I think anyone who was once a rebellious child will enjoy it. Johnson hopes that children of gay and lesbian parents will find a lot of resonance in it.  He also hopes that it will fill the gap in literature that he found when he was searching for answers and understanding when he was 10.

“I think it’s okay to have feelings of resentment and to have thoughts like ‘Is this okay?’ ‘Is it perverse?’  Then realize that it’s not a problem.  Parents will benefit from it. I wasn’t afraid to say any of the dark weird creepy thoughts I had about how my mom’s sexuality would affect me.  Straights will get a kick out of …readers will enjoy the humor and the emotional rawness of it.”

Family Outing: What Happened When I Found Out My Mother Was Gay is a fun read.
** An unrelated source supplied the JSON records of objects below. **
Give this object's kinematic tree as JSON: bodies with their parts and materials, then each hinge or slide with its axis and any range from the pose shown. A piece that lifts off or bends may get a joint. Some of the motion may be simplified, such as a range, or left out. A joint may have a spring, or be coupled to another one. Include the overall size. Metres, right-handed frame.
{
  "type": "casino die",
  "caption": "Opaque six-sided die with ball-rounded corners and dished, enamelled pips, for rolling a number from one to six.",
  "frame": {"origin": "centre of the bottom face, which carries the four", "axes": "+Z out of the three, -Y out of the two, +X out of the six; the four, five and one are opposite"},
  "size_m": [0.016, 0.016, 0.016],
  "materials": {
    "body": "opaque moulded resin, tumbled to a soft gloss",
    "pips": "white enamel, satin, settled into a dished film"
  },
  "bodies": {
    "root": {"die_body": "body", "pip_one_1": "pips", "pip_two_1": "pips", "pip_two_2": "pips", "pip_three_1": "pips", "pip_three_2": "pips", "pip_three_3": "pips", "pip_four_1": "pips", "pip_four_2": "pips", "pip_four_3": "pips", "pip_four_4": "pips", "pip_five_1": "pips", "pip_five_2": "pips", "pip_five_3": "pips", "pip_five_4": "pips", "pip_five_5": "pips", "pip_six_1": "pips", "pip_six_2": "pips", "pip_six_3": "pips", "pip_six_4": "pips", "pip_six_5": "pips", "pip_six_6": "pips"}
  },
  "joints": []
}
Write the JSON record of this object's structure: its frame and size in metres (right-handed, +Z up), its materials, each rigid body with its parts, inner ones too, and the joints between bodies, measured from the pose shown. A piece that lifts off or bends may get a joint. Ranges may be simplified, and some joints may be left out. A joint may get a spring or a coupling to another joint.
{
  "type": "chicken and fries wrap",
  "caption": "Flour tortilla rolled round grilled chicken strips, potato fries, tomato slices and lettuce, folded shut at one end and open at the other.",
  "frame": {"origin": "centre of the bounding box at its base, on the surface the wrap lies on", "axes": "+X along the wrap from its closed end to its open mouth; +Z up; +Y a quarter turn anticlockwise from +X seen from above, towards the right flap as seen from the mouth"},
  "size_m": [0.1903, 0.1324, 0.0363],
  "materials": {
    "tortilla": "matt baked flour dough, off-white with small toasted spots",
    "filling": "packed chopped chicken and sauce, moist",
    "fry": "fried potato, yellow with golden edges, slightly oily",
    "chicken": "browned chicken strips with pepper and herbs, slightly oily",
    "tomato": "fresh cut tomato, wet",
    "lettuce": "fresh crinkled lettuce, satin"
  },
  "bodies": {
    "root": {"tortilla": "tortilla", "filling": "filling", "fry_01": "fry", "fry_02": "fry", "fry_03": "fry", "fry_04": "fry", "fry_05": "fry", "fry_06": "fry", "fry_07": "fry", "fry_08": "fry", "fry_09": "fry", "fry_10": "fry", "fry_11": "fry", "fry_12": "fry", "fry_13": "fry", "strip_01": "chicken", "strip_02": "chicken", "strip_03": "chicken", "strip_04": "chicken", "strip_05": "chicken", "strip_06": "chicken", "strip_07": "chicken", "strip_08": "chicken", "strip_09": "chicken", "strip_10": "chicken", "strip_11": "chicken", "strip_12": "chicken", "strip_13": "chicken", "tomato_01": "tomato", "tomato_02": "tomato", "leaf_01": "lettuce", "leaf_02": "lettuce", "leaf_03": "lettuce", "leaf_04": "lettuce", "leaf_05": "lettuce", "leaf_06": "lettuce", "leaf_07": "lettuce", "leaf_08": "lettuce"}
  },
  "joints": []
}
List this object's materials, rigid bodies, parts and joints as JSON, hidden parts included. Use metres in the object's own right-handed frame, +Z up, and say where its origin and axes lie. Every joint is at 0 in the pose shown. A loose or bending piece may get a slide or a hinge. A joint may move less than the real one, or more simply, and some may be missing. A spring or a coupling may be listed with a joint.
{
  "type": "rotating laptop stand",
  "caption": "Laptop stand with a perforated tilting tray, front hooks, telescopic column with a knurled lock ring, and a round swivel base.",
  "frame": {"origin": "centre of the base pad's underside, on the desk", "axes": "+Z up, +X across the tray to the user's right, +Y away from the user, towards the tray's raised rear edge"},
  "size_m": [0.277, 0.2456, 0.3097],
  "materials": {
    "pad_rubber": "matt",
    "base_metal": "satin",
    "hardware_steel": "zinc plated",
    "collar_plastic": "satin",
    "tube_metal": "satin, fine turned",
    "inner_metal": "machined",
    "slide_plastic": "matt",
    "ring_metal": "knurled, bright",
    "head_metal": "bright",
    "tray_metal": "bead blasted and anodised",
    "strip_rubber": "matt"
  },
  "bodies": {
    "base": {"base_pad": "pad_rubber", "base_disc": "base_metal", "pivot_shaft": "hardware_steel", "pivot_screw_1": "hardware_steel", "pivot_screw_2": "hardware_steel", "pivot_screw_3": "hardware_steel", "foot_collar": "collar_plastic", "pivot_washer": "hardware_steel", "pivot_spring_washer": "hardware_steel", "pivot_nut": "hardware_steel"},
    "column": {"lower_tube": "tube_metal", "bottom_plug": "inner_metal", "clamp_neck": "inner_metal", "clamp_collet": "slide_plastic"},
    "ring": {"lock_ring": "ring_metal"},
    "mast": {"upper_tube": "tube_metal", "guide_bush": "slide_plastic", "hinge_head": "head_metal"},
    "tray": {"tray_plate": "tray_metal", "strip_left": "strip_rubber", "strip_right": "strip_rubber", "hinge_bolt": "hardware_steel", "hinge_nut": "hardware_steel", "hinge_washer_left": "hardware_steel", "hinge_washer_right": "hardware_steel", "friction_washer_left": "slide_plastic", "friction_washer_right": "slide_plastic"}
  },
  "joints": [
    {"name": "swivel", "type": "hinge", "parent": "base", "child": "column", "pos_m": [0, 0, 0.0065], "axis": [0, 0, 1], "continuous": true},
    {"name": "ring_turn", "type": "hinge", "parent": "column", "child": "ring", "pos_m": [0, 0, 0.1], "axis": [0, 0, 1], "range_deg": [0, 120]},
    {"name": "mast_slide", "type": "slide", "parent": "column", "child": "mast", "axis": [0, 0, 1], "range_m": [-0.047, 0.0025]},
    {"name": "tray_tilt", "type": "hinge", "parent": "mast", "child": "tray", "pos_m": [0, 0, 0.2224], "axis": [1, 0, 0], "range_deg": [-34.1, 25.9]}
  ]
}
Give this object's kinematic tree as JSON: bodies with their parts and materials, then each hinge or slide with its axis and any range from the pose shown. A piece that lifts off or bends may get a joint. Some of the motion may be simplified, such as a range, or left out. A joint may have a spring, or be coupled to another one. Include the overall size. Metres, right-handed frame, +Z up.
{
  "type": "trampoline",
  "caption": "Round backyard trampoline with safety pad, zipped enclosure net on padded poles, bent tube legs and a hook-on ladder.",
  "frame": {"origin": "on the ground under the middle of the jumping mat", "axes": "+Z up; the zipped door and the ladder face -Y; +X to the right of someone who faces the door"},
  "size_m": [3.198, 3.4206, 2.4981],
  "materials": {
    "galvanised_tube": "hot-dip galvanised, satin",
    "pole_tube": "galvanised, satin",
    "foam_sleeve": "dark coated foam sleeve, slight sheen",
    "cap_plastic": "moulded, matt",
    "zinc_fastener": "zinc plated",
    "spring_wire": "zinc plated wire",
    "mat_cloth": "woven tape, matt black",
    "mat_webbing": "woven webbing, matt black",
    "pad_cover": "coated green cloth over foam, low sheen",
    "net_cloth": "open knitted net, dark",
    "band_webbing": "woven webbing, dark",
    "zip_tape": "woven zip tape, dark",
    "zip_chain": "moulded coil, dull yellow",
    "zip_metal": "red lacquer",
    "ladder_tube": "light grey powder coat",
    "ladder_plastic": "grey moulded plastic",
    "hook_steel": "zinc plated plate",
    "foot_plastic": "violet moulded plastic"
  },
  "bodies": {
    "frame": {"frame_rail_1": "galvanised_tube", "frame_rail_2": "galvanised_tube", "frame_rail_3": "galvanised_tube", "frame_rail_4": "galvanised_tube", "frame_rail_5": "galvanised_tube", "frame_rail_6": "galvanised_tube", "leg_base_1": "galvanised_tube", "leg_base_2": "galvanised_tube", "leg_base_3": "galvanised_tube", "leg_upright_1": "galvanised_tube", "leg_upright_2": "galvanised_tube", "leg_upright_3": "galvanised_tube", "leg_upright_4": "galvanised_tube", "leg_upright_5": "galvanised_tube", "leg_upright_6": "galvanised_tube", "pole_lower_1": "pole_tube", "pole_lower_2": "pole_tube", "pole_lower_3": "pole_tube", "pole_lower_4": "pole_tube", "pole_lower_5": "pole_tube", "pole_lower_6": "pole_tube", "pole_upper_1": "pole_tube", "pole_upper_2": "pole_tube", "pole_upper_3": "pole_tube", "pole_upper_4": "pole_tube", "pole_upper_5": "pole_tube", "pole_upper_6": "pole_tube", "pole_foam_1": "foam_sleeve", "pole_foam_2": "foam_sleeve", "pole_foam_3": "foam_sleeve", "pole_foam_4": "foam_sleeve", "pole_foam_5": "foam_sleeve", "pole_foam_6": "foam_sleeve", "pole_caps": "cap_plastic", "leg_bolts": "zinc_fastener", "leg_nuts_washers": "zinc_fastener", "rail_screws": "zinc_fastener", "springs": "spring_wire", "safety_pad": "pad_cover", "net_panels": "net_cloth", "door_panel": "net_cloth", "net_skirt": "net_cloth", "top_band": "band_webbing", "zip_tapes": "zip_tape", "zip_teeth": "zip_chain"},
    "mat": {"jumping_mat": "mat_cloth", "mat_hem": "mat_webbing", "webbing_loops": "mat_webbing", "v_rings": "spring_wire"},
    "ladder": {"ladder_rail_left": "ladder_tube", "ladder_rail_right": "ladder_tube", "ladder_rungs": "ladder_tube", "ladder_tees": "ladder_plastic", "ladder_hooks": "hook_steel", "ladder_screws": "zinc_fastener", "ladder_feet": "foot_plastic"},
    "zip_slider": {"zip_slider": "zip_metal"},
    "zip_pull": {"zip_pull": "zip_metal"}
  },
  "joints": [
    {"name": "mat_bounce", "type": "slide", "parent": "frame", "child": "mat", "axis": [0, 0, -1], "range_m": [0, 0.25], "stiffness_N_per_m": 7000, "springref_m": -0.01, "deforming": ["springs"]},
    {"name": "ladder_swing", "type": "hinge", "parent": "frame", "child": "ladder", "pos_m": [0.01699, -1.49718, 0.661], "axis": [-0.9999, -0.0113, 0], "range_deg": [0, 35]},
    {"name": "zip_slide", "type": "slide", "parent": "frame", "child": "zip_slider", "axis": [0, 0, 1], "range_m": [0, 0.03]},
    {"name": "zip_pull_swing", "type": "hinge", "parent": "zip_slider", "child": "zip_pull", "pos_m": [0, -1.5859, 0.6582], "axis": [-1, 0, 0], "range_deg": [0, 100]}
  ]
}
The humor is real and natural because it comes from the awkwardness we all went through as we grew from children into adults.  Johnson wanted the book to be humorous.

“People lack a sense of humor when it comes to sexuality and now that I have a good relationship with my mom I wanted to laugh about what I went through, I do anyway, I wanted to make this humorous… I think humor is the way in.”

He also hopes that, “Straights will learn that their bigotry will affect not only the gay person they are snickering about but also their kids and the other people around them.”

When he has been asked if he’s afraid anti-gay groups will use Family Outing against the LGBTQ community, Johnson has responded by saying that he can’t be concerned about that because “Way too many books gloss over the challenges, the issues of sexuality…they [anti-gay organizations] will pick and choose what they can use anyway.” He’s right, that’s the way those groups operate.

In a letter to PFLAG about the book, Johnson said, “Today, I am a gay advocate. It’s been over a decade since I stopped viewing gay people like defects in the human assembly line. Family Outing, however, is not an advocacy book…it is not an anti-homosexuality book. It’s the story of how I truly felt as an impressionable teen in an age when gays were the piñatas at America’s hate party. It’s an honest, real tale of gays, bigots, politicians, sexual identity, family dynamics and angry grandmas.”

And I agree with Johnson 100 percent.

*Holden Caulfield is the narrator/protagonist of J.D. Salinger’s novel The Catcher in the Rye.  Caulfield has become an iconic representation of teenage rebellion, angst and defiance.